The statement also lauded the Malaysian government which has been facilitating and hosting the peace negotiations.

“The United States also commends the Government of Malaysia, facilitator of the talks, as well as the International Contact Group, for its constructive role in helping resolve a decades-long conflict,” the statement ended.

On Saturday, the Philippine government and the MILF peace panels signed the annex on decommissioning and normalization paving the way for the finalization of the Comprehensive Agreement on Bangsamoro.

A transition body will thereafter draft a bill that will embody all other earlier agreed annexes that include sharing of wealth and natural resources, transitional arrangements and modalities and power sharing.

The bill will be submitted to Congress for enactment into law. 

Once signed by President Aquino a plebiscite will be conducted in areas covered by the law for ratification.

The final document on the comprehensive peace agreement will be signed by President Benigno Aquino III and MILF chair Ibrahim ‘Al Haj’ Murad in February or March, according government negotiators who arrived on Sunday from Kuala Lumpur where the final annex was signed in the presence of Malaysian chief facilitator Datuk Othman bin Abd Razak.

The US has been instrumental in the pursuit of a negotiated political settlement in Mindanao after the late MILF chair Salamat Hashim wrote US President George Bush to intercede in the peace process.

In February 2008, former US Ambassador Kristie Kenney made an unprecedented visit to the MILF rebel stronghold in Camp Darapanan in Sultan Kudarat, Maguindanao to relay the support of the US.

Kenney reportedly told Murad that the US was committed to providing tens of millions of dollars for development projects in Mindanao once Manila and the MILF struck a final peace deal.

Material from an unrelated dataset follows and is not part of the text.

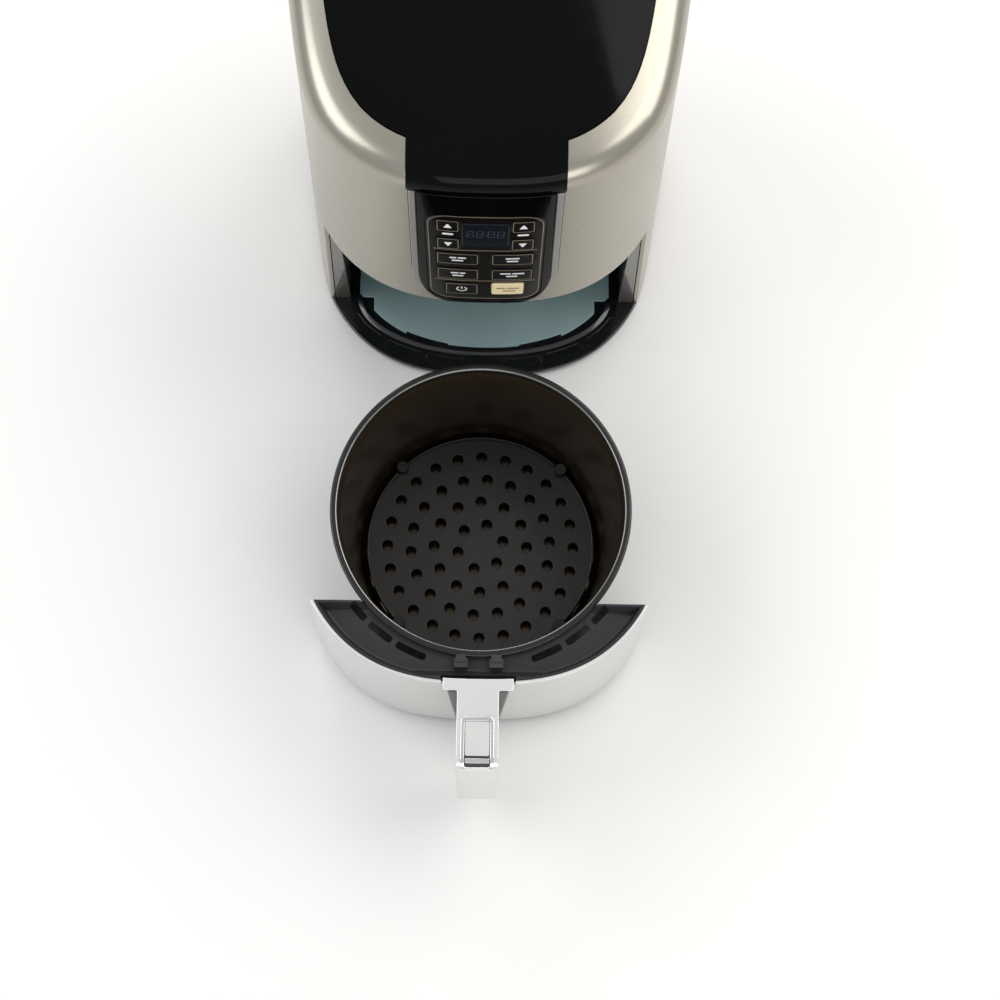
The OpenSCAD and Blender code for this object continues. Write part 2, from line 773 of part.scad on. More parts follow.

In August of 2008, however, hostilities between the Philippine government and the MILF broke out after the failed signing of the Memorandum of Agreement on Ancestral Domain that would have granted the MILF wider territory and control over natural resources in Muslim-dominated towns and provinces.

Peace negotiations between the Philippine government and the MILF resumed following the election of President Aquino in 2010.

In 2011, Aquino and Murad held a clandestine meeting in Japan with both leaders agreeing to accelerate the peace process.

More than 150,000 have been killed in the four decade-long Mindanao conflict and over 2 million have been displaced by recurring war in the island.